- [Exercise brief]:
From the first line of the data through the line containing "two hanging holes.", return each line exactly.

- [Source excerpt]:

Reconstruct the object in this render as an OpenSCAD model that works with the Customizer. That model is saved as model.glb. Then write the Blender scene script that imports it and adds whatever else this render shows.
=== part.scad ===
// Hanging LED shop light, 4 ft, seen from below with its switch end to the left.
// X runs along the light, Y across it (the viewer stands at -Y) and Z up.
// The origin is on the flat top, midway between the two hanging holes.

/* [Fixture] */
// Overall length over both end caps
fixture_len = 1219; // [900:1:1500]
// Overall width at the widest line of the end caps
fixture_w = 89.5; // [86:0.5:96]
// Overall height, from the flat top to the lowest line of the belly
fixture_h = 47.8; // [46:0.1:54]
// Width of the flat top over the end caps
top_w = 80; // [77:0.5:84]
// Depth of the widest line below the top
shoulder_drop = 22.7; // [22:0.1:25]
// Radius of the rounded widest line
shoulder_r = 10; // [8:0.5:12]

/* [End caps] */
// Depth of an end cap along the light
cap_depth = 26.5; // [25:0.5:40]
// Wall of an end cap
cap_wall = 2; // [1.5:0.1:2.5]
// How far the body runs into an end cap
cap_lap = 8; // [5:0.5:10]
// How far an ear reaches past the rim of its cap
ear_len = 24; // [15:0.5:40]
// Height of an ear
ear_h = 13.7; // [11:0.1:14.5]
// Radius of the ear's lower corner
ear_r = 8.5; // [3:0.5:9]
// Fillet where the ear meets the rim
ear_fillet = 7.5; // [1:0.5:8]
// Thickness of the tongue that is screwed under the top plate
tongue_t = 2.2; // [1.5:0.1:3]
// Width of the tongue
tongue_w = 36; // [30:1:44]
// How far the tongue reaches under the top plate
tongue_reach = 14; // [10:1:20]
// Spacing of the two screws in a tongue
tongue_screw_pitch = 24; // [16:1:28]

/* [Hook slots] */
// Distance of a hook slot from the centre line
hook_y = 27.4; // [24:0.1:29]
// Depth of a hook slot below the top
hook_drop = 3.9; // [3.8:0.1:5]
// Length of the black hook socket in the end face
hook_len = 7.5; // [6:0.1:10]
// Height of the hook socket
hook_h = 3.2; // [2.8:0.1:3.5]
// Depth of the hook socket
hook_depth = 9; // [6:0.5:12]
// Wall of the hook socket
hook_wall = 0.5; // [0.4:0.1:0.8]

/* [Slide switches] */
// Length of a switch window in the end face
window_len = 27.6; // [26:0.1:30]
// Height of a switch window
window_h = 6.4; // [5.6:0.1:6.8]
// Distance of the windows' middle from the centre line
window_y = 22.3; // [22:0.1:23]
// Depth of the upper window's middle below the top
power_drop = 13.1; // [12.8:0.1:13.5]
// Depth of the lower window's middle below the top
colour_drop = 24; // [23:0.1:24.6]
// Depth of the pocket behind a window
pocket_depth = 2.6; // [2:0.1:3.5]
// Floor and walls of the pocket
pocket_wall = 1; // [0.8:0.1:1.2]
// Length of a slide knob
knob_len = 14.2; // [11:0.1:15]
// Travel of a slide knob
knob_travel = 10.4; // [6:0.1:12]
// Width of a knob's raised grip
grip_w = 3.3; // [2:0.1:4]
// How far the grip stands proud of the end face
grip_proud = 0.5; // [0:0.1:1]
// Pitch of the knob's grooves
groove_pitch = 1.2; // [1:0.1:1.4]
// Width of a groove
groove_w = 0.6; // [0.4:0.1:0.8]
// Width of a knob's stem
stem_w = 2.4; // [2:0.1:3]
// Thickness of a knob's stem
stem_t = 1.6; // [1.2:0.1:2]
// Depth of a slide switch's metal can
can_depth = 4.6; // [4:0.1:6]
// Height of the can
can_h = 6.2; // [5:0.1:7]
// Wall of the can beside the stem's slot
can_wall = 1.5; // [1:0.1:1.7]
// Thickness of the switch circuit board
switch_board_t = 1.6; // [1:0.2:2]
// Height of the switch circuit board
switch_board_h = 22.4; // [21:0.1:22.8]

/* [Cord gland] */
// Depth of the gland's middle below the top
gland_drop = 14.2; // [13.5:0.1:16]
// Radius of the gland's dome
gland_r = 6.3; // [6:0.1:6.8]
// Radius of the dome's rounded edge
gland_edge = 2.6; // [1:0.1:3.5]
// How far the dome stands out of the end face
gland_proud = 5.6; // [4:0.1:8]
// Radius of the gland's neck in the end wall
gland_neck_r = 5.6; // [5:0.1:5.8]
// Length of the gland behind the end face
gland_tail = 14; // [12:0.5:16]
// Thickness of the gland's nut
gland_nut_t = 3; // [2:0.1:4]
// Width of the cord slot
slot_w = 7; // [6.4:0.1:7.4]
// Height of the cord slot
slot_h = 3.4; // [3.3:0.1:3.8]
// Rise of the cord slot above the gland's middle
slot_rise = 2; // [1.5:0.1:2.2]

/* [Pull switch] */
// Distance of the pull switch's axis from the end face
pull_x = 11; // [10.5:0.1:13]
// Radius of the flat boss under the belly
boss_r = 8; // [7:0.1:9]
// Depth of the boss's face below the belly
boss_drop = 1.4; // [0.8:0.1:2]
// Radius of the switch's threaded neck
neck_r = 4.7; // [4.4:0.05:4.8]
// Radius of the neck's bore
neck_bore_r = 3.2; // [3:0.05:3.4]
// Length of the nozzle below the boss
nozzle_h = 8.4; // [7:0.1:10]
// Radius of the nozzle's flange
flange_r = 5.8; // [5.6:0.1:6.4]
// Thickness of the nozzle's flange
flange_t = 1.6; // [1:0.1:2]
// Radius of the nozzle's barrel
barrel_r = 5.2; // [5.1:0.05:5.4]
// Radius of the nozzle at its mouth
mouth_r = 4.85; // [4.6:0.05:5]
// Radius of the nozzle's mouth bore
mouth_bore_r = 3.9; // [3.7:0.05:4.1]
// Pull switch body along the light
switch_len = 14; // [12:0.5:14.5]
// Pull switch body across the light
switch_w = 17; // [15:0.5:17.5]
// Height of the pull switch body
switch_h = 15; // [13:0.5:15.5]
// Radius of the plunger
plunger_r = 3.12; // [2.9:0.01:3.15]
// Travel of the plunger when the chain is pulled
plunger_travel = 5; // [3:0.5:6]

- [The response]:
Reconstruct the object in this render as an OpenSCAD model that works with the Customizer. That model is saved as model.glb. Then write the Blender scene script that imports it and adds whatever else this render shows.
=== part.scad ===
// Hanging LED shop light, 4 ft, seen from below with its switch end to the left.
// X runs along the light, Y across it (the viewer stands at -Y) and Z up.
// The origin is on the flat top, midway between the two hanging holes.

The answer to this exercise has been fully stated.